The AI trend and yet another redundancy foreced me to reckon with what I hate about software, which is a tech ethos of "move fast and break things" that runs contrary to "measure twice, cut once". AI also transforms my strengths into executive functioning tasks, which are a mental bottleneck.


I think you’re kidding yourself if you think the majority of software engineers are in it for anything other than the money.


> Fred Brooks "throw one away" philosophy

Everybody remembers that soundbite but nobody remembers that he changed his mind about it later and switched to advocating iterative refinement.


Oh interesting, I hadn't heard that. Do you know where he said that? A quick Google search doesn't turn up anything.


> "FPGAs reconfigured during program execution to speed up hot paths"

The IEEE conference on Field-Programmable Custom Computing Machines (https://www.fccm.org/) is in its 34th year, to give you an idea of how old that idea is. The answer to your question is both 1 and 2 and also 3. that FPGAs have rather poor efficiency, both in terms of cost and performance, so it's not worthwhile outside of a few niches.


Developer testing is checking whether the code does what the developer themself thinks it should. QA testing is checking whether the code does what the customers / users / rest of the world thinks it should.

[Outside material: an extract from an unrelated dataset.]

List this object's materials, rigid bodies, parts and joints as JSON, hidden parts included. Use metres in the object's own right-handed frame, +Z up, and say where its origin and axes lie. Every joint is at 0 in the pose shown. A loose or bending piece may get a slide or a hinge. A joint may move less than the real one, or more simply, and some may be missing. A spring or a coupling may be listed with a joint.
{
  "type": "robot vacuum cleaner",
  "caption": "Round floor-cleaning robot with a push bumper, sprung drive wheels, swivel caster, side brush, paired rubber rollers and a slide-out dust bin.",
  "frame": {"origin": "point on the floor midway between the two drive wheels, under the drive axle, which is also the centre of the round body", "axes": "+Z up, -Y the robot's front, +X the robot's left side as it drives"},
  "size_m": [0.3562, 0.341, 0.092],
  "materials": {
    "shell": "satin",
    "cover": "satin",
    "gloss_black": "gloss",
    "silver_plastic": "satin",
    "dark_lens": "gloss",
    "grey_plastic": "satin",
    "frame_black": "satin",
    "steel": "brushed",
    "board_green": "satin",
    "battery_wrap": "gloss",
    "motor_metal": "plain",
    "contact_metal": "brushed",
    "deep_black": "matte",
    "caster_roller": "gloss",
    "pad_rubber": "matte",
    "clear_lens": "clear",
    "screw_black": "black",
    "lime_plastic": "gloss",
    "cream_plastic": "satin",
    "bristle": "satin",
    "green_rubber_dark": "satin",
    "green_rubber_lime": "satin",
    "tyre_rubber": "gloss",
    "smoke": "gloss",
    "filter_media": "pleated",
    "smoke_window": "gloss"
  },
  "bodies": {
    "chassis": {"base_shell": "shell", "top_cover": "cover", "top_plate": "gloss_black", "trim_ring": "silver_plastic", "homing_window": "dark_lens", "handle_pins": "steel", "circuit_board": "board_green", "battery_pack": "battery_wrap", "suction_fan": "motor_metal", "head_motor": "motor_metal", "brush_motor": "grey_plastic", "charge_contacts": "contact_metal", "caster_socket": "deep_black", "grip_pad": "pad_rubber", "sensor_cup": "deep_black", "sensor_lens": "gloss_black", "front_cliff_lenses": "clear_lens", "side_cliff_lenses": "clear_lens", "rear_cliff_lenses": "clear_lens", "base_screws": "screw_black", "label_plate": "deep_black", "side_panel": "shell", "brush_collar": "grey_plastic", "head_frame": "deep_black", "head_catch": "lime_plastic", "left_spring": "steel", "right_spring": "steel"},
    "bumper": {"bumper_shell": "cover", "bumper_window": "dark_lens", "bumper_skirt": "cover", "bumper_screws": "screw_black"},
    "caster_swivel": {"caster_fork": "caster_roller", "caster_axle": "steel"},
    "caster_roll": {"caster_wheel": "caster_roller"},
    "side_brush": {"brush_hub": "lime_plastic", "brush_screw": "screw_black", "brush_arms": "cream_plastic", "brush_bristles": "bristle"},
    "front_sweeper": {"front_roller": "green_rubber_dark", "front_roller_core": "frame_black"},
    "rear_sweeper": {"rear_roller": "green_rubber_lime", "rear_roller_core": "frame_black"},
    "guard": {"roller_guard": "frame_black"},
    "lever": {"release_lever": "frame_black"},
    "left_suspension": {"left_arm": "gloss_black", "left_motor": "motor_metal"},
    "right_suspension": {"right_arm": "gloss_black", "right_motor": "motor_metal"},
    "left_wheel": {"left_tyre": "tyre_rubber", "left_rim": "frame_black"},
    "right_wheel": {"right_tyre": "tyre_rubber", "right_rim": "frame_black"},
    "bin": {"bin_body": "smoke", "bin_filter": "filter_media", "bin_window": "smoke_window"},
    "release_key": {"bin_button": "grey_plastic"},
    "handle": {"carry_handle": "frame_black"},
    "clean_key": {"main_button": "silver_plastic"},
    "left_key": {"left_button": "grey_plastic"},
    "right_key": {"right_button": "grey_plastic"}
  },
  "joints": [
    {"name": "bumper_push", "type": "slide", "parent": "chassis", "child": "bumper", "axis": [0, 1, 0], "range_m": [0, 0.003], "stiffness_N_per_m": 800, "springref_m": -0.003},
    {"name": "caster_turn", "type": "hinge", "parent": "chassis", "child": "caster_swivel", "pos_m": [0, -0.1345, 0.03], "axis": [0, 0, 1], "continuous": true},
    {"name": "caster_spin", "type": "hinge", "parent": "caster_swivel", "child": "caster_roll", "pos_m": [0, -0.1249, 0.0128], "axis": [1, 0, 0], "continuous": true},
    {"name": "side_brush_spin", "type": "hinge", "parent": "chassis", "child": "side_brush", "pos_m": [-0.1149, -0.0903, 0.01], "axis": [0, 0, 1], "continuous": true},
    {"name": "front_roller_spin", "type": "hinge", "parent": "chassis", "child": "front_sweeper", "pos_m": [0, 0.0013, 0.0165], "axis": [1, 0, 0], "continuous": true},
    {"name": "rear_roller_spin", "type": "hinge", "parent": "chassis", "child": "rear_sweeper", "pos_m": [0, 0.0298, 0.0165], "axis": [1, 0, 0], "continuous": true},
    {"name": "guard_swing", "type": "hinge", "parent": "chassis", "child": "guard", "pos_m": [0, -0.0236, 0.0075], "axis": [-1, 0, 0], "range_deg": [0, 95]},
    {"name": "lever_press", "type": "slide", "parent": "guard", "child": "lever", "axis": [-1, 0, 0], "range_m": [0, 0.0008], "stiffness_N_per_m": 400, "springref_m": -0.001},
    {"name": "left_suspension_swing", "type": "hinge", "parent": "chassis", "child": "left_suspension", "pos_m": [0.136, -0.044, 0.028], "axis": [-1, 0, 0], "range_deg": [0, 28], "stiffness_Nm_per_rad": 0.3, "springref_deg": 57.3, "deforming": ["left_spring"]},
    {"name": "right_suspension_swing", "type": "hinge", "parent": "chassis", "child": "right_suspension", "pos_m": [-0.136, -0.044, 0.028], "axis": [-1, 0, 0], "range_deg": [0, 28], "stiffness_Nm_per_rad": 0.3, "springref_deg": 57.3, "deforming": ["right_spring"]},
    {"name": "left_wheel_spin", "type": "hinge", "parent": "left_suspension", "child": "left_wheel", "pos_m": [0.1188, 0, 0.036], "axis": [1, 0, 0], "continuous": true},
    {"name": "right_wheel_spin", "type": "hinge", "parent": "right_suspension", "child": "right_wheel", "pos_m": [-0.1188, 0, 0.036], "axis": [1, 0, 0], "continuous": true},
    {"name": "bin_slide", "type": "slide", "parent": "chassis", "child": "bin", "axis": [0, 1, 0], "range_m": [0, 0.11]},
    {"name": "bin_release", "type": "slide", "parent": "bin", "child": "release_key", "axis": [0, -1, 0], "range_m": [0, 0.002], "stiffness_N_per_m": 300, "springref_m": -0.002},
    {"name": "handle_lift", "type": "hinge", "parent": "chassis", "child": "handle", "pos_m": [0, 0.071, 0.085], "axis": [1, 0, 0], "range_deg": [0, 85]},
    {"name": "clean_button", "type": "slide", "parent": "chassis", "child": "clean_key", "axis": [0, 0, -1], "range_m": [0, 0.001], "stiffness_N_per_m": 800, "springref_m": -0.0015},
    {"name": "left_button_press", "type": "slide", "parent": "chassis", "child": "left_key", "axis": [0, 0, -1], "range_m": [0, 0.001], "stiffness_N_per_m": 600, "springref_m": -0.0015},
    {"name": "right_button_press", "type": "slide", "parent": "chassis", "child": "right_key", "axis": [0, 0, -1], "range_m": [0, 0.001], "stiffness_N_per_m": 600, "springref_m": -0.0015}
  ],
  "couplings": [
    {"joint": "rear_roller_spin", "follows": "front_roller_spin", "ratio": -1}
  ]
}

My frequent "senior moments" are what make me senior. (ba-dum-tish)


Terry Pratchett's Going Postal seems particularly apropos these days as we have Reacher Gilts aplenty in tech news headlines.

Obscure and a bit dated but Bruce Betkhe's Head Crash is hilarious if you've been deeply immersed in the software industry.


The problem with that quote is that all of us reading this are telescope operators, not astronomers. The quantity and quality of our telescope photos is what we are paid for so we have no choice but to know our chosen brand of telescope inside and out.